Insys’s billionaire founder and former Chief Executive Officer John Kapoor is on trial for racketeering and conspiracy related to sales of the company’s fentanyl spray Subsys in Boston. The company’s legal fees were about $54 million in 2018, with $25.7 million of that earmarked for Kapoor’s defense.

Company spokeswoman Jackie Marcus said that current management is working with advisers to address the legal costs and uncertain settlement exposures. In the meantime, Insys is continuing with normal business and research-and-development operations, she said.

In order to generate cash and pivot away from painkillers, the company announced in November that it would divest Subsys, a powerful sprayed version of the drug fentanyl. It plans to invest in products related to cannabis, as well as spray technology.

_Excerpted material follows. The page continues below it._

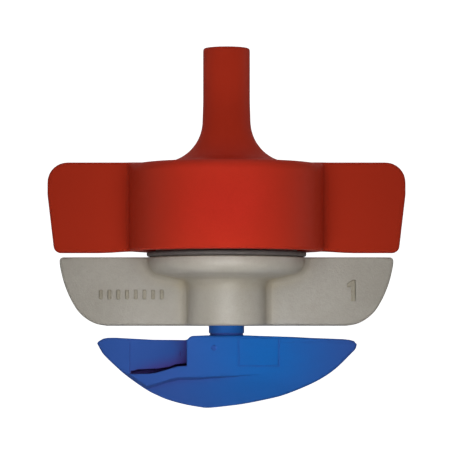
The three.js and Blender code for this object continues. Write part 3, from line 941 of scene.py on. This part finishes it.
red_plastic = moulded(
    "red_plastic",
    colour=srgb(168, 39, 28),
    shadow=srgb(158, 36, 24),
    roughness=0.5,
    grain_mm=0.16,
    grain_depth=0.003,
    shine=0.08,
    tint=(1, 0.12, 0.08),
    speckle=0.16,
    # painted shade: with distance from gate, the front of the barrel, the red turns a little more
    # orange, the hue of its less-lit sides
    gate=(0.0, -10.0, -21.0),
    far=srgb(169, 47, 28),
)
grey_plastic = moulded(
    "grey_plastic",
    colour=srgb(166, 161, 151),
    shadow=srgb(155, 149, 137),
    roughness=0.42,
    grain_mm=0.2,
    grain_depth=0.028,
    shine=0.6,
    speckle=0.12,
    # hollow is a warm brown painted shade in inner corners and under the bowl
    recess_shade=srgb(168, 147, 94),
    recess_shade_share=0.6,
    recess_shade_reach=2.0,
)
grey_relief = moulded(
    "grey_relief",
    colour=srgb(157, 151, 135),
    shadow=srgb(143, 136, 119),
    roughness=0.5,
    grain_mm=0.2,
    grain_depth=0.012,
    shine=0.4,
    speckle=0.35,
)
blue_plastic = moulded(
    "blue_plastic",
    colour=srgb(23, 100, 180),
    shadow=srgb(29, 94, 171),
    roughness=0.48,
    grain_mm=0.16,
    grain_depth=0.003,
    shine=0.08,
    tint=(0.15, 0.4, 1),
    streak=3.0,
    # hollow and pit are purple and near-black painted shade in the channel, its slit, the pocket
    # and the keel step
    recess_shade=srgb(92, 30, 112),
    recess_shade_share=0.6,
    recess_shade_reach=2.2,
    slit_shade=srgb(14, 2, 26),
    # painted shade: with distance from gate, at the hub, the blade turns darker and more violet
    # towards its tips
    gate=(4.5, 0.0, -40.0),
    far=srgb(53, 88, 164),
)
black_rubber = moulded(
    "black_rubber",
    colour=srgb(92, 87, 83),
    shadow=srgb(70, 62, 65),
    roughness=0.6,
    grain_mm=0.12,
    grain_depth=0.008,
    shine=0.4,
)
clear_silicone = moulded(
    "clear_silicone",
    colour=srgb(206, 203, 192),
    shadow=srgb(190, 186, 172),
    roughness=0.45,
    grain_mm=0.2,
    grain_depth=0.004,
    shine=0.4,
)
white_acetal = moulded(
    "white_acetal",
    colour=srgb(232, 229, 220),
    shadow=srgb(218, 214, 202),
    roughness=0.35,
    grain_mm=0.2,
    grain_depth=0.004,
    shine=0.4,
)

# ------------------------------------------------------------------ pieces


def add(name, node, field, step, body, slot, material, keep):
    """The finished piece that stands for one CAD node."""
    low, high = corners(node)
    piece = sculpt(name, field, low, high, step, keep)
    piece.data.materials.append(material)
    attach(piece, body)
    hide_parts(node)
    return piece


# name, CAD node, field, grid step, body, slot, material and share of triangles to keep
PIECES = [
    ("cap_shell", "inlet_cap", inlet_cap_field, 0.24, "cap", "cap_plastic", red_plastic, 0.5),
    (
        "housing_shell", "housing", housing_field, 0.22,
        "housing", "housing_plastic", grey_plastic, 0.5,
    ),
    ("blade", "rotor_blade", rotor_blade_field, 0.13, "rotor", "blade_plastic", blue_plastic, 0.6),
    (
        "spindle_shaft", "spindle", spindle_field, 0.09,
        "rotor", "spindle_plastic", blue_plastic, 0.5,
    ),
    (
        "rubber_seal", "seal_ring", seal_ring_field, 0.16,
        "housing", "seal_rubber", black_rubber, 1.0,
    ),
    (
        "silicone_diaphragm", "flow_diaphragm", flow_diaphragm_field, 0.16,
        "housing", "silicone", clear_silicone, 0.6,
    ),
    (
        "jet_nozzle", "nozzle_insert", nozzle_insert_field, 0.15,
        "housing", "nozzle_plastic", red_plastic, 0.6,
    ),
    (
        "spindle_bush", "bearing_bush", bearing_bush_field, 0.15,
        "housing", "bearing_plastic", white_acetal, 0.6,
    ),
    (
        "washer", "thrust_washer", thrust_washer_field, 0.12,
        "float", "washer_plastic", white_acetal, 1.0,
    ),
]

for piece_row in PIECES:
    add(*piece_row)


MARK_GRID_STEP = 0.06


def add_mark(name, field, centre, half_width, half_height):
    """A raised mark on the front of a housing wing."""
    low = (centre[0] - half_width, MARK_FACE - MARK_RISE, centre[1] - half_height)
    high = (centre[0] + half_width, MARK_FACE + MARK_ROOT, centre[1] + half_height)
    piece = sculpt(name, field, low, high, MARK_GRID_STEP)
    piece.data.materials.append(grey_relief)
    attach(piece, "housing")
    return piece


add_mark("numeral_one", numeral_field, (NUMERAL_X - 0.2, NUMERAL_Z), 0.7, 1.5)
for i, bar_x in enumerate(np.linspace(BAR_FIRST, BAR_LAST, BAR_COUNT)):
    add_mark(f"wing_bar_{i + 1}", bar_field(bar_x), (bar_x, BAR_Z), 0.3, 0.7)

# ------------------------------------------------------------------ studio

FLOOR_BELOW = 0.5


def studio_floor():
    """A round pale floor that curves up into a wall and a ceiling, so that every view has one
    backdrop. Its own light reaches the camera only, so the softboxes alone light the object."""
    level = cad_bounds[0][2] - FLOOR_BELOW
    flat, bend, wall, turns = 1.2, 0.8, 0.6, 96
    lower = arc(flat, bend, bend, -90, 0, 12)
    upper = arc(flat, bend + wall, bend, 0, 90, 12)
    profile = [(0.0, 0.0), *lower, *upper, (0.02, upper[-1][1])]
    vertices = [(0, 0, level)]
    for r, z in profile[1:]:
        for i in range(turns):
            a = 2 * math.pi * i / turns
            vertices.append((r * math.cos(a), r * math.sin(a), level + z))
    faces = [(0, 1 + i, 1 + (i + 1) % turns) for i in range(turns)]
    for row in range(len(profile) - 2):
        base = 1 + row * turns
        for i in range(turns):
            j = (i + 1) % turns
            faces.append((base + i, base + turns + i, base + turns + j, base + j))
    mesh = bpy.data.meshes.new("studio_floor")
    mesh.from_pydata(vertices, [], faces)
    mesh.polygons.foreach_set("use_smooth", [True] * len(faces))
    floor = bpy.data.objects.new("studio_floor", mesh)
    bpy.context.scene.collection.objects.link(floor)
    material = bpy.data.materials.new("studio_white")
    material.use_nodes = True
    shader = material.node_tree.nodes["Principled BSDF"]
    shader.inputs["Base Color"].default_value = (0.9, 0.9, 0.9, 1)
    shader.inputs["Roughness"].default_value = 0.9
    shader.inputs["Specular IOR Level"].default_value = 0.1
    shader.inputs["Emission Color"].default_value = (1, 1, 1, 1)
    shader.inputs["Emission Strength"].default_value = 0.93
    mesh.materials.append(material)
    floor.visible_diffuse = False
    floor.visible_glossy = False
    floor.visible_shadow = False


def softbox(name, place, aim, size, power):
    """A soft rectangular light at a place, turned to face its aim."""
    light = bpy.data.lights.new(name, "AREA")
    light.shape = "RECTANGLE"
    light.size, light.size_y = size
    light.energy = power
    lamp = bpy.data.objects.new(name, light)
    lamp.location = place
    lamp.rotation_euler = (Vector(aim) - Vector(place)).to_track_quat("-Z", "Y").to_euler()
    lamp.visible_camera = False
    bpy.context.scene.collection.objects.link(lamp)
    return lamp


studio_floor()
middle = Vector([(a + b) / 2 for a, b in zip(*cad_bounds)])
# small lights close in front, which brighten what stands out most, then the large ones
softbox("near_stem", (0.0, -0.036, -0.006), (0, 0, -0.006), (0.012, 0.010), 0.0018)
softbox("near_barrel", (0.0, -0.036, -0.040), (0, 0, -0.033), (0.026, 0.010), 0.0061)
softbox("near_cap", (0.0, -0.036, -0.018), (0, 0, -0.018), (0.022, 0.010), 0.0022)
softbox("left_front", (-0.25, -0.25, -0.04), middle, (0.2, 0.2), 0.055)
softbox("right_front", (0.25, -0.25, -0.04), middle, (0.2, 0.2), 0.03)
softbox("left_side", (-0.5, -0.03, 0.01), middle, (0.3, 0.3), 0.25)
softbox("right_side", (0.5, 0.06, 0.03), middle, (0.3, 0.3), 0.40)
softbox("top", (0.0, 0.0, 0.5), middle, (0.4, 0.4), 0.4)
softbox("below", (0.0, -0.12, -0.45), middle, (0.4, 0.4), 0.25)
rear = softbox("rear", (0.0, 0.5, 0.1), middle, (0.4, 0.4), 1.6)
rear.visible_glossy = False

world = bpy.data.worlds.new("studio")
world.use_nodes = True
world.node_tree.nodes["Background"].inputs["Color"].default_value = (1, 1, 1, 1)
world.node_tree.nodes["Background"].inputs["Strength"].default_value = 0.25
bpy.context.scene.world = world
bpy.context.scene.view_settings.view_transform = "Standard"

# ------------------------------------------------------------------ camera

camera_data = bpy.data.cameras.new("camera")
camera_data.lens = 231
camera_data.sensor_width = 36
camera = bpy.data.objects.new("camera", camera_data)
camera.location = (0.0, -0.38, -0.038)
target = Vector((0.00013, 0.0, -0.0234))
camera.rotation_euler = (target - camera.location).to_track_quat("-Z", "Y").to_euler()
bpy.context.scene.collection.objects.link(camera)
bpy.context.scene.camera = camera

Insys hired Lazard Ltd. in the fourth quarter to advise it on capital planning and the evaluation of strategic alternatives. The company said it’s in active negotiations with “multiple parties” to sell Subsys, and is considering “spin-offs, strategic licensing and partnerships, joint ventures, restructurings, divestitures, business combinations and investments.”

The company said if it’s unable to obtain new funding it would have to “curtail some or all of our product development, commercialization and strategic plans.”

“If we are unable to continue as a going concern, we may have to liquidate our assets and may receive less than the value at which those assets are carried on our audited consolidated financial statements, and it is likely that investors will lose all or a part of their investment,” the company said in the filing.